Несколько секунд Софи пристально смотрела на мать, затем демонстративно сделала глубокий вдох и твердо повторила:

— Я никогда не делала ничего неприличного, maman.

— Как ты можешь так говорить, — взорвалась Элоиза, — когда совсем недавно леди Престлфилд застала тебя в объятиях Патрика Фоукса. Вы были одни в гостиной. Если хочешь знать, о тебе говорят больше, чем о ком-либо в Лондоне. Но это твой выбор. — Элоиза сделала паузу. — Одно дело, если бы ты была с Фоуксом помолвлена. Но когда тебя застают целующейся в укромном уголке! Ты меня чрезвычайно обеспокоила, Софи. Я еще раз повторяю: я запрещаю тебе позволять графу Слэслоу больше, чем символический знак расположения. Еще немного горячих объятий, и твоя репутация будет навеки погублена. Более того, заподозрив в тебе разгульную натуру, граф может расторгнуть помолвку. И будет прав.

— Maman!

— Да-да, у тебя разгульная натура, — с нажимом повторила Элоиза, — которую ты унаследовала от отца. Я знаю, что он тебя поощрял. Например, поддерживал твое стремление к изучению иностранных языков. Вот уж никчемное, я бы даже сказала, неприличное занятие для девушки из хорошей семьи. Ну зачем, спрашивается, воспитанной девушке латинский язык?

Софи пыталась что-то ответить, но Элоиза предупреждающе подняла руку:

— Как только ты станешь графиней, у тебя не будет времени предаваться таким бесполезным увлечениям. Нужно будет вести большое хозяйство.

Внезапно Элоиза вспомнила, что забыла сказать что-то важное.

— Не понимаю, почему ты отказала Фоуксу? Если бы ты вышла за него, то слухи в одночасье бы прекратились и репутация твоя не пострадала бы. Никто не верит, что он без твоего поощрения решился на такое. — Последние слова маркиза произнесла с откровенной горечью, а по ее шее вверх поползли угрожающие красные пятна.

— Предложение Патрика Фоукса я принять никак не могла, — возразила Софи. — Ведь он сделал его только потому, что нас застала леди Престлфилд. К тому же он повеса, и его поцелуи ничего не значат.

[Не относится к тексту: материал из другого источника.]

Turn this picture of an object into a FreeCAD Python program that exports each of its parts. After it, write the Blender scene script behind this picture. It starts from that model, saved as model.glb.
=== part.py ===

— Я вообще не понимаю, о чем ты говоришь, — фыркнула маркиза. — Как это так, поцелуи ничего не значат? Было бы замечательно, если бы моя дочь была такой же скромной, как я. И потом, какое имеет значение, повеса Фоукс или не повеса? Повеса может быть таким же хорошим супругом, как и любой другой мужчина. К тому же у него огромное состояние и титул — что тебе еще нужно?

Софи внимательно разглядывала носки своих изящных туфель. Устойчивой антипатией к ловеласам она во многом была обязана любимому папочке, который имел обыкновение волочиться за любой прибывшей в Лондон француженкой. А с учетом известных событий во Франции в последние семь с лишним лет он был этим очень занят.

— Хотелось бы выйти замуж за человека, который будет меня уважать, — заметила она в виде оправдания.

— Уважать тебя? В таком случае должна тебе сказать, что методы достижения этой цели ты выбрала не самые разумные. — Элоиза недовольно скривила губы. — Я почти уверена, что вряд ли в Лондоне найдется джентльмен, который бы не считал тебя доступной кокеткой, если не хуже. Когда я выходила в свет, о моей скромности слагали стихи. Но тебе, я думаю, это не угрожает. И вообще, — с горечью проговорила Элоиза, — мне кажется, ты полностью папина дочка — оба вы как будто сговорились сделать меня посмешищем всего Лондона.

Софи еще раз глубоко вздохнула, но это не помогло — веки начали покалывать наворачивающиеся слезы. Заметив это, Элоиза смягчилась:

— Я не хотела быть резкой, Софи. Я только пыталась предупредить. В лице графа Слэслоу ты приобретешь замечательного супруга. И потому прошу: пожалуйста, не рискуй. Помолвку можно легко расстроить.

Вся злость, какая была у Софи, мигом испарилась. Она почувствовала себя виноватой. Демонстративное внимание, оказываемое отцом француженкам, доставило матери много неприятностей, и вот теперь Софи, сама того не желая, способствовала тому, что, помимо сплетен об отце, в свете начали распространяться сплетни и о ней, его дочери.